- _TASK DIRECTIONS_
Quote only the lines from the top of the listing below down to and including the line with "blue=4), grey(226, blue=5)))".

- _PROVIDED MATERIAL_

** begin **

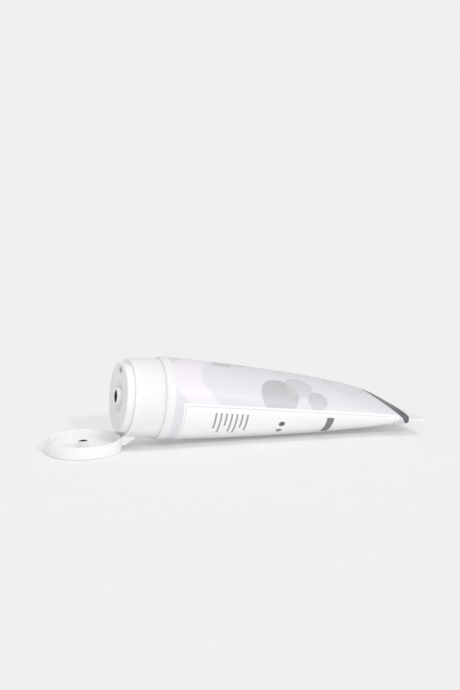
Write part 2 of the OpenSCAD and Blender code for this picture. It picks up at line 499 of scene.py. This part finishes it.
def printed_film():
    """The printed sleeve film."""
    material, n, shader, _ = make_material("printed_film")
    place = n.add("TexCoord").outputs["Object"]
    pearl = n.span(n.noise(place, scale=2600.0), 0.3, 0.7)
    design = Print(n, n.mix(pearl, grey(221, blue=4), grey(226, blue=5)))

    design.wave(grey(233, blue=7, red=5))
    design.pebble(s=52.0, v=23.0, radius=9.5, level=186)
    design.pebble(s=63.0, v=17.0, radius=7.0, level=204)
    design.pebble(s=71.0, v=25.0, radius=5.0, level=196)
    design.pebble(s=58.0, v=-16.0, radius=8.0, level=200)
    design.pebble(s=74.0, v=-8.0, radius=6.0, level=212)
    design.ring(s=90.0, v=8.0, radius=7.0)
    design.ring(s=90.0, v=8.0, radius=9.5)
    design.dash(s=22.0, v=-3.0, length=12.0)
    design.dash(s=22.0, v=0.5, length=18.0)
    design.dash(s=22.0, v=4.0, length=9.0)
    design.tail(grey(96, blue=4))

    # On the panel: bars of several lengths, a dark block and two small dots
    design.panel(grey(245, blue=1))
    for i, length in enumerate(BAR_LENGTHS):
        design.bar(BARS_S + i * BAR_PITCH, BARS_V, BAR_T, length, grey(105), strength=0.75)
    design.bar(s=76.0, v=33.0, thick=3.5, length=12.0, colour=grey(120, blue=3))
    design.dot(s=54.0, v=38.0, colour=grey(95))
    design.dot(s=54.0, v=43.0, colour=grey(150, blue=-25, red=-16.7))

    # Unprinted white margin at the cap and at the crimp
    design.lay(design.before(design.s, 0.0), grey(238, blue=1))
    design.lay(design.past(design.s, FULL_L - 0.2, soft=0.15), grey(246, blue=1))
    n.put(shader.inputs["Base Color"], design.colour)

    # Glossy film, softly uneven, with fine pressed lines across the crimp
    slack = n.noise(place, scale=34.0, detail=1.0)
    lines = n.math("SINE", n.math("MULTIPLY", design.s, 2 * pi / CRIMP_PITCH))
    pressed = n.math("MULTIPLY", lines, design.past(design.s, FULL_L + 0.6, soft=0.3))
    height = n.math("ADD", slack, n.math("MULTIPLY", pressed, 0.05))
    n.put(shader.inputs["Normal"], n.bump(height, strength=0.3, distance=0.5))
    n.put(shader.inputs["Roughness"], n.span(n.noise(place, scale=700.0), 0.3, 0.7, 0.38, 0.46))
    n.put(shader.inputs["Coat Weight"], 0.2)
    n.put(shader.inputs["Coat Roughness"], 0.3)
    return material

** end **

- _TASK SOLUTION_
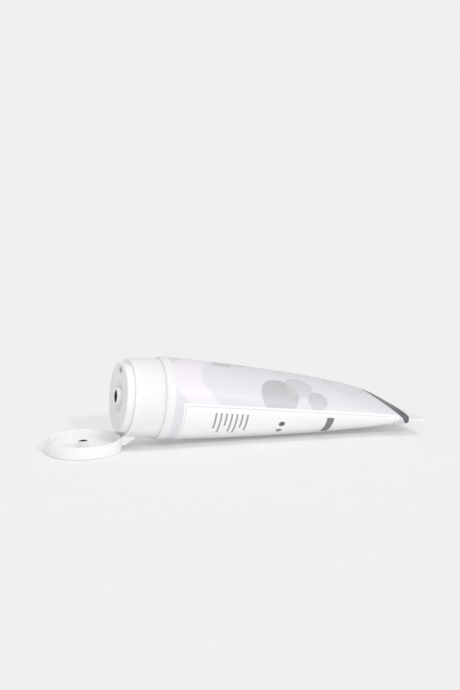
Write part 2 of the OpenSCAD and Blender code for this picture. It picks up at line 499 of scene.py. This part finishes it.
def printed_film():
    """The printed sleeve film."""
    material, n, shader, _ = make_material("printed_film")
    place = n.add("TexCoord").outputs["Object"]
    pearl = n.span(n.noise(place, scale=2600.0), 0.3, 0.7)
    design = Print(n, n.mix(pearl, grey(221, blue=4), grey(226, blue=5)))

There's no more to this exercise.